* begin Input material *

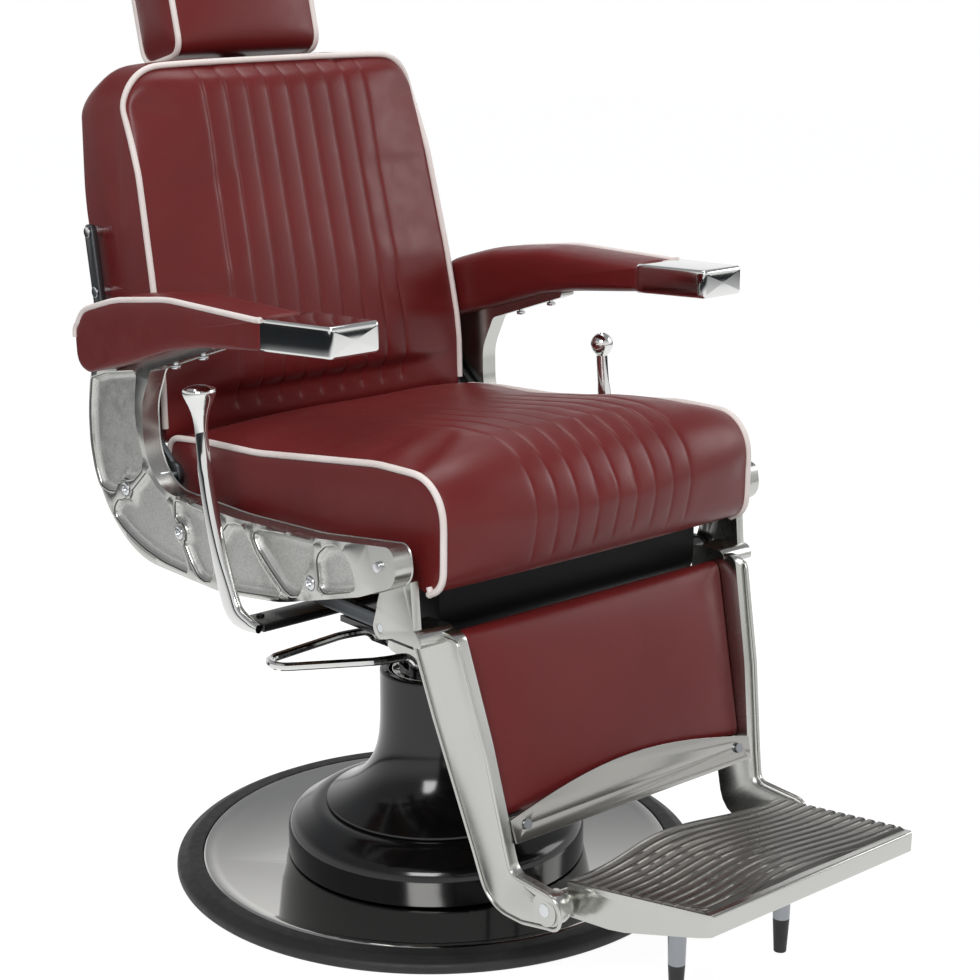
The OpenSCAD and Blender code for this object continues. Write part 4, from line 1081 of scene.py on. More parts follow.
@dataclass
class BackPan:
    """The leather-covered panel that closes the back's rear, with soft edges and round corners."""

    half: float = 226
    low: float = 572
    high: float = 1000
    corner: float = 44
    proud: float = 5
    rows: int = 40
    rear: tuple[Flat, ...] = (
        (346, 560), (352, 590), (372, 662), (392, 728), (404, 780), (412, 830), (417, 880), (418, 1010),
    )  # fmt: skip

    def surface(self, z: float) -> float:
        """Gives the y of the cushion's rear at a height."""
        for (y0, z0), (y1, z1) in zip(self.rear, self.rear[1:]):
            if z <= z1:
                return y0 + (y1 - y0) * (z - z0) / (z1 - z0)
        return self.rear[-1][0]

    def make(self, frame: Frame) -> None:
        """Builds the panel and lets it stand for the shell.
        """
        middle, tall = (self.low + self.high) / 2, (self.high - self.low) / 2
        box = [(-self.half, -tall), (self.half, -tall), (self.half, tall), (-self.half, tall)]
        edge = resample(fillet([(x, z, self.corner) for x, z in box], 12), 12)
        rings = []
        steps = ((0, -4), (0, self.proud - 3), (1, self.proud - 1), (3, self.proud), (9, self.proud + 0.6))
        for shrink, out in steps:
            wide, high = 1 - shrink / self.half, 1 - shrink / tall
            rings.append([(x * wide, self.surface(middle + z) + out, middle + z * high) for x, z in edge])
        for k in range(1, 9):
            share = 1 - k / 9
            out = self.proud + 0.6 + 3 * (1 - share**2)
            spots = [(x * share, middle + z * share) for x, z in edge]
            rings.append([(x, self.surface(z) + out, z) for x, z in spots])
        pan = dress(smooth(refine(loft("back_pan", rings)), 80), LEATHER)
        stand_in(pan, frame, "back_shell")


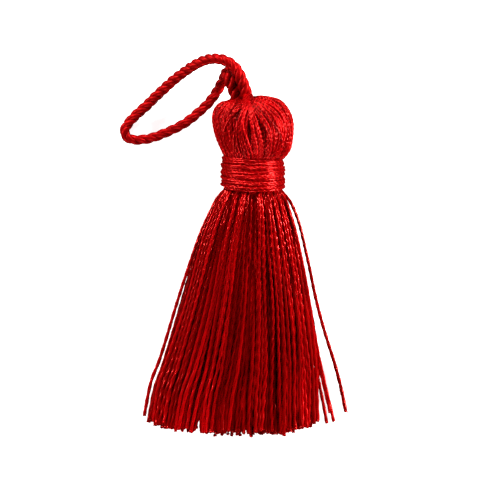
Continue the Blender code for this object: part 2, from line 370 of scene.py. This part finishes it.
loop = {
    "plyRadius": 0.63,
    "plyOffset": 0.51,
    "stout": 1.2,  # how much thicker the cord is where it springs out of the head
    "shortLead": 5.1,  # length of a full twist where the cord is tight
    "longLead": 6.3,  # and on the lower side, where it has opened
    "stepsEachTwist": 22,
    "opens": (0.42, 0.12),  # share of its length where it starts to open, and over how much
    "closes": (0.86, 0.1),  # where it is tight again
    "slimmer": 0.07,  # how much slimmer the opened part is
    "stoutShare": 0.16,  # share at each end where it grows stouter
    "uneven": 0.03,
    "plyTwist": -0.9,  # turns of the plies themselves for each turn of the lay
    "diameter": 2.2,
    "route": (  # millimetres, the same as the solid's
        (-1.0, 4.95, 8.15), (-1.1, 6.0, 8.35), (-1.6, 7.9, 8.7), (-2.35, 10.05, 9.0), (-3.3, 11.9, 9.15),
        (-4.7, 13.3, 9.0), (-6.35, 14.05, 8.5), (-8.2, 14.2, 7.6), (-10.0, 13.8, 6.4), (-11.9, 12.9, 5.1),
        (-13.9, 11.6, 3.7), (-16.0, 10.0, 2.5), (-18.0, 8.2, 1.6), (-20.1, 6.3, 1.15), (-22.0, 4.4, 1.08),
        (-23.9, 2.7, 1.08), (-25.6, 0.9, 1.08), (-26.35, -0.5, 1.08), (-26.05, -1.75, 1.08),
        (-24.8, -2.45, 1.08), (-22.8, -2.45, 1.08), (-20.7, -2.05, 1.08), (-18.0, -1.05, 1.08),
        (-15.0, 0.35, 1.1), (-12.9, 1.7, 1.25), (-10.9, 3.4, 1.7), (-9.3, 4.9, 2.3), (-7.9, 6.7, 3.0),
        (-6.9, 8.3, 3.5), (-6.05, 9.85, 3.95), (-5.55, 10.95, 4.75), (-5.35, 11.4, 5.95), (-5.2, 11.05, 7.15),
        (-4.9, 10.2, 7.8), (-4.4, 9.0, 7.85), (-3.8, 7.5, 7.6), (-3.3, 6.1, 7.4), (-3.15, 4.95, 7.3),
    ),
}


def sideways(line):
    # A pair of directions across the line at each point, carried along it without turning.
    across, third = [], []
    side = Vector((0, 0, 1))
    for index in range(len(line)):
        ahead = Vector(line[min(index + 1, len(line) - 1)] - line[max(index - 1, 0)]).normalized()
        side = (side - ahead * side.dot(ahead)).normalized()
        across.append(side.copy())
        third.append(ahead.cross(side))
    return np.array(across), np.array(third)


def makeLoop(material):
    line = smoothRoute(loop["route"], loop["shortLead"] / loop["stepsEachTwist"])
    across, third = sideways(line)
    share = np.linspace(0, 1, len(line))
    (start, opening), (end, closing) = loop["opens"], loop["closes"]
    opened = np.clip((share - start) / opening, 0, 1) * np.clip((end - share) / closing, 0, 1)
    lead = loop["shortLead"] + (loop["longLead"] - loop["shortLead"]) * opened
    step = np.linalg.norm(np.diff(line, axis=0), axis=1).mean()
    turn = np.cumsum(2 * math.pi * step / lead)
    fromEnd = np.minimum(share, 1 - share)
    stout = 1 + (loop["stout"] - 1) * np.clip(1 - fromEnd / loop["stoutShare"], 0, 1)
    stout = stout * (1 - loop["slimmer"] * opened)
    runs = []
    for ply in range(3):
        angle = turn + 2 * math.pi * ply / 3
        offset = (loop["plyOffset"] * stout)[:, None]
        places = line + offset * (across * np.cos(angle)[:, None] + third * np.sin(angle)[:, None])
        radii = loop["plyRadius"] * stout * (1 + loop["uneven"] * np.sin(share * 41 + ply * 2))
        places[:, 2] = np.maximum(places[:, 2], radii)
        runs.append((places, radii, loop["plyTwist"] * turn, 0.3 + 0.05 * ply))
    piece = sweepThreads("three_ply_loop", runs, roundOutline(12), material)
    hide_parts("hanging_loop")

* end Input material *

- Stated goal:
Each entry must be reproduced verbatim.

- Solution for this exercise:
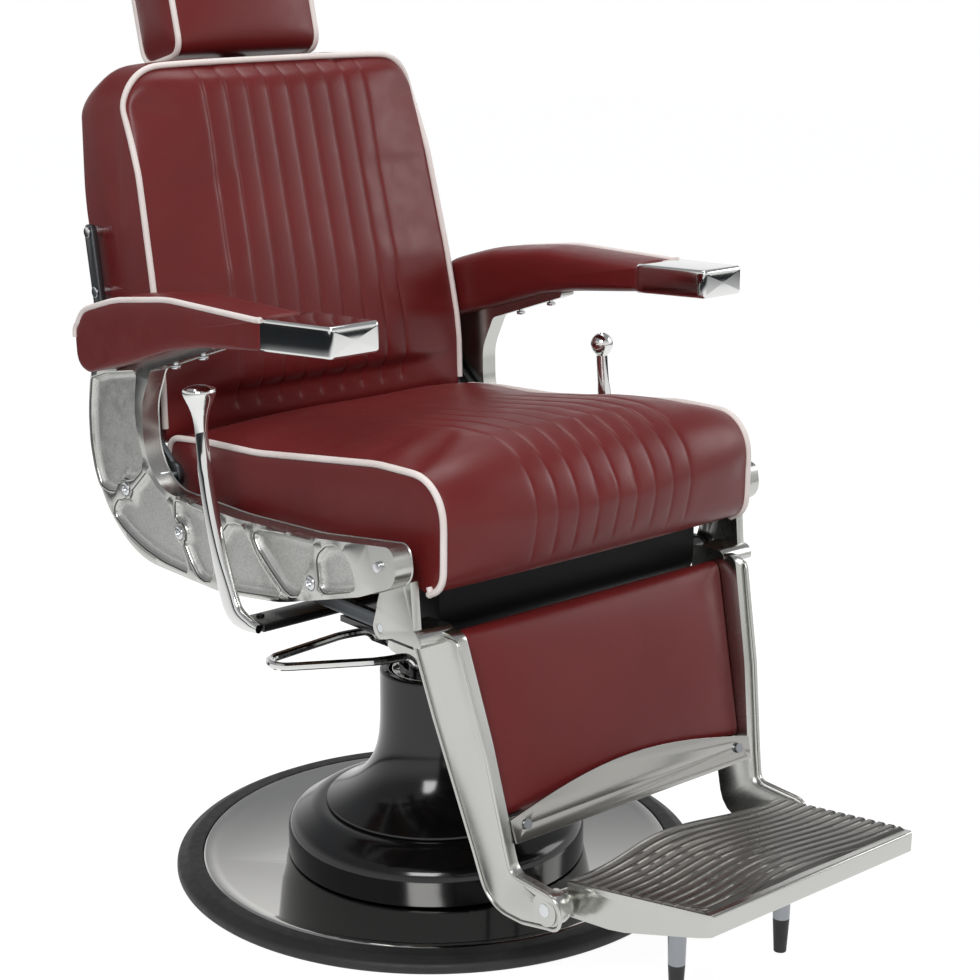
The OpenSCAD and Blender code for this object continues. Write part 4, from line 1081 of scene.py on. More parts follow.
@dataclass
class BackPan:
    """The leather-covered panel that closes the back's rear, with soft edges and round corners."""

    half: float = 226
    low: float = 572
    high: float = 1000
    corner: float = 44
    proud: float = 5
    rows: int = 40
    rear: tuple[Flat, ...] = (
        (346, 560), (352, 590), (372, 662), (392, 728), (404, 780), (412, 830), (417, 880), (418, 1010),
    )  # fmt: skip

    def surface(self, z: float) -> float:
        """Gives the y of the cushion's rear at a height."""
        for (y0, z0), (y1, z1) in zip(self.rear, self.rear[1:]):
            if z <= z1:
                return y0 + (y1 - y0) * (z - z0) / (z1 - z0)
        return self.rear[-1][0]

    def make(self, frame: Frame) -> None:
        """Builds the panel and lets it stand for the shell.
        """
        middle, tall = (self.low + self.high) / 2, (self.high - self.low) / 2
        box = [(-self.half, -tall), (self.half, -tall), (self.half, tall), (-self.half, tall)]
        edge = resample(fillet([(x, z, self.corner) for x, z in box], 12), 12)
        rings = []
        steps = ((0, -4), (0, self.proud - 3), (1, self.proud - 1), (3, self.proud), (9, self.proud + 0.6))
        for shrink, out in steps:
            wide, high = 1 - shrink / self.half, 1 - shrink / tall
            rings.append([(x * wide, self.surface(middle + z) + out, middle + z * high) for x, z in edge])
        for k in range(1, 9):
            share = 1 - k / 9
            out = self.proud + 0.6 + 3 * (1 - share**2)
            spots = [(x * share, middle + z * share) for x, z in edge]
            rings.append([(x, self.surface(z) + out, z) for x, z in spots])
        pan = dress(smooth(refine(loft("back_pan", rings)), 80), LEATHER)
        stand_in(pan, frame, "back_shell")


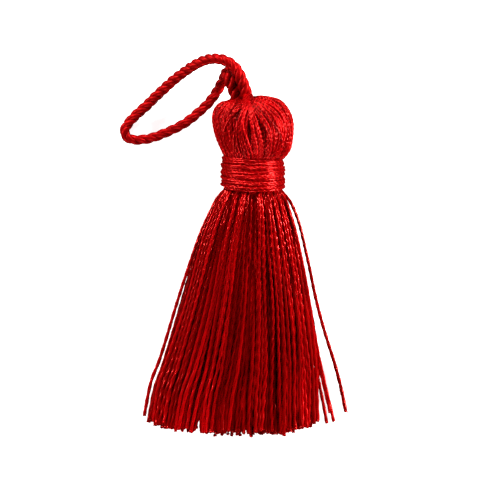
Continue the Blender code for this object: part 2, from line 370 of scene.py. This part finishes it.
loop = {
    "plyRadius": 0.63,
    "plyOffset": 0.51,
    "stout": 1.2,  # how much thicker the cord is where it springs out of the head
    "shortLead": 5.1,  # length of a full twist where the cord is tight
    "longLead": 6.3,  # and on the lower side, where it has opened
    "stepsEachTwist": 22,
    "opens": (0.42, 0.12),  # share of its length where it starts to open, and over how much
    "closes": (0.86, 0.1),  # where it is tight again
    "slimmer": 0.07,  # how much slimmer the opened part is
    "stoutShare": 0.16,  # share at each end where it grows stouter
    "uneven": 0.03,
    "plyTwist": -0.9,  # turns of the plies themselves for each turn of the lay
    "diameter": 2.2,
    "route": (  # millimetres, the same as the solid's
        (-1.0, 4.95, 8.15), (-1.1, 6.0, 8.35), (-1.6, 7.9, 8.7), (-2.35, 10.05, 9.0), (-3.3, 11.9, 9.15),
        (-4.7, 13.3, 9.0), (-6.35, 14.05, 8.5), (-8.2, 14.2, 7.6), (-10.0, 13.8, 6.4), (-11.9, 12.9, 5.1),
        (-13.9, 11.6, 3.7), (-16.0, 10.0, 2.5), (-18.0, 8.2, 1.6), (-20.1, 6.3, 1.15), (-22.0, 4.4, 1.08),
        (-23.9, 2.7, 1.08), (-25.6, 0.9, 1.08), (-26.35, -0.5, 1.08), (-26.05, -1.75, 1.08),
        (-24.8, -2.45, 1.08), (-22.8, -2.45, 1.08), (-20.7, -2.05, 1.08), (-18.0, -1.05, 1.08),
        (-15.0, 0.35, 1.1), (-12.9, 1.7, 1.25), (-10.9, 3.4, 1.7), (-9.3, 4.9, 2.3), (-7.9, 6.7, 3.0),
        (-6.9, 8.3, 3.5), (-6.05, 9.85, 3.95), (-5.55, 10.95, 4.75), (-5.35, 11.4, 5.95), (-5.2, 11.05, 7.15),
        (-4.9, 10.2, 7.8), (-4.4, 9.0, 7.85), (-3.8, 7.5, 7.6), (-3.3, 6.1, 7.4), (-3.15, 4.95, 7.3),
    ),
}


def sideways(line):
    # A pair of directions across the line at each point, carried along it without turning.
    across, third = [], []
    side = Vector((0, 0, 1))
    for index in range(len(line)):
        ahead = Vector(line[min(index + 1, len(line) - 1)] - line[max(index - 1, 0)]).normalized()
        side = (side - ahead * side.dot(ahead)).normalized()
        across.append(side.copy())
        third.append(ahead.cross(side))
    return np.array(across), np.array(third)


def makeLoop(material):
    line = smoothRoute(loop["route"], loop["shortLead"] / loop["stepsEachTwist"])
    across, third = sideways(line)
    share = np.linspace(0, 1, len(line))
    (start, opening), (end, closing) = loop["opens"], loop["closes"]
    opened = np.clip((share - start) / opening, 0, 1) * np.clip((end - share) / closing, 0, 1)
    lead = loop["shortLead"] + (loop["longLead"] - loop["shortLead"]) * opened
    step = np.linalg.norm(np.diff(line, axis=0), axis=1).mean()
    turn = np.cumsum(2 * math.pi * step / lead)
    fromEnd = np.minimum(share, 1 - share)
    stout = 1 + (loop["stout"] - 1) * np.clip(1 - fromEnd / loop["stoutShare"], 0, 1)
    stout = stout * (1 - loop["slimmer"] * opened)
    runs = []
    for ply in range(3):
        angle = turn + 2 * math.pi * ply / 3
        offset = (loop["plyOffset"] * stout)[:, None]
        places = line + offset * (across * np.cos(angle)[:, None] + third * np.sin(angle)[:, None])
        radii = loop["plyRadius"] * stout * (1 + loop["uneven"] * np.sin(share * 41 + ply * 2))
        places[:, 2] = np.maximum(places[:, 2], radii)
        runs.append((places, radii, loop["plyTwist"] * turn, 0.3 + 0.05 * ply))
    piece = sweepThreads("three_ply_loop", runs, roundOutline(12), material)
    hide_parts("hanging_loop")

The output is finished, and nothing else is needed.